Pues, claramente, el segundo: Turquía es una economía con un voraz apetito de endeudamiento, tal como queda reflejado en su elevado déficit por cuenta corriente (del 5,5% del PIB en 2018) y en el rápido incremento de suendeudamiento exterior (que ha pasado del 36,1% del PIB en 2011 al 53,4% en 2017), así como en el continuado crecimiento de su endeudamiento privado (que ha aumentado del 20,15% del PIB en 2003 al 84,9% en 2017). Algo por otro lado nada sorprendente en un país que, pese a lo anterior, sigue exhibiendo ‘stocks’ de deuda relativamente bajos y cuyo PIB real se ha más que duplicado desde 2003. Y si el apetito de endeudamiento es muy alto, bajar los tipos de interés nominales del crédito en liras turcas solo contribuirá a que aumente ese crédito y a que, por tanto, la lira turca continúe perdiendo valor tanto frente al resto de bienes como frente al resto de divisas.
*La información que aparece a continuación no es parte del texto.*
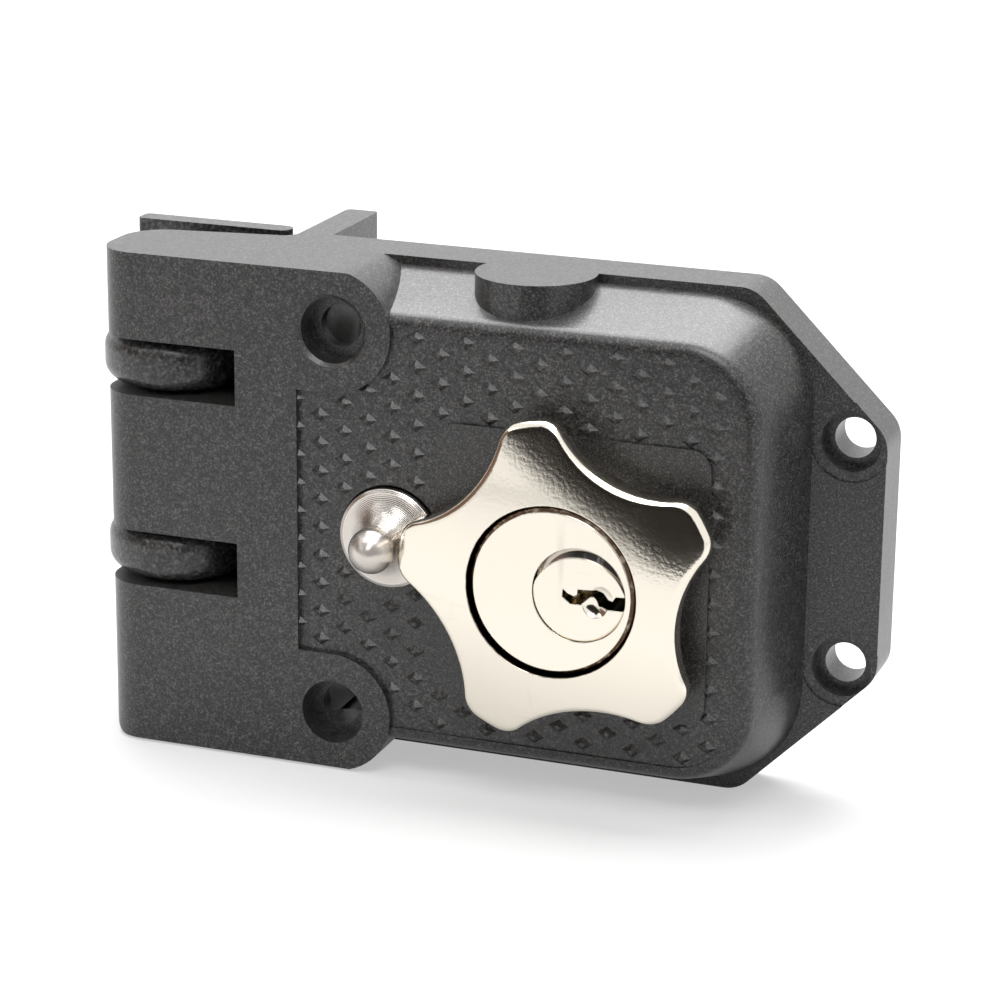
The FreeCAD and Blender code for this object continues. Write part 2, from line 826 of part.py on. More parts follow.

En el actual contexto económico de Turquía, pues, parece que la única forma de frenar la inflación de su divisa es, por un lado, poner fin a la expansión del crédito y, por otro, incentivar la demanda extranjera de liras turcas: y ambos objetivos solo pueden lograrse con tipos nominales sustancialmente por encima de la tasa de inflación, es decir, con subidas de los tipos de interés reales.
En Turquía, lo que se necesita es menos laxitud crediticia, no más. Es decir, se necesitan tipos de interés nominales más altos, no más bajos: en caso contrario, la fuga de capitales no se revertirá y la alta inflación no será domeñada.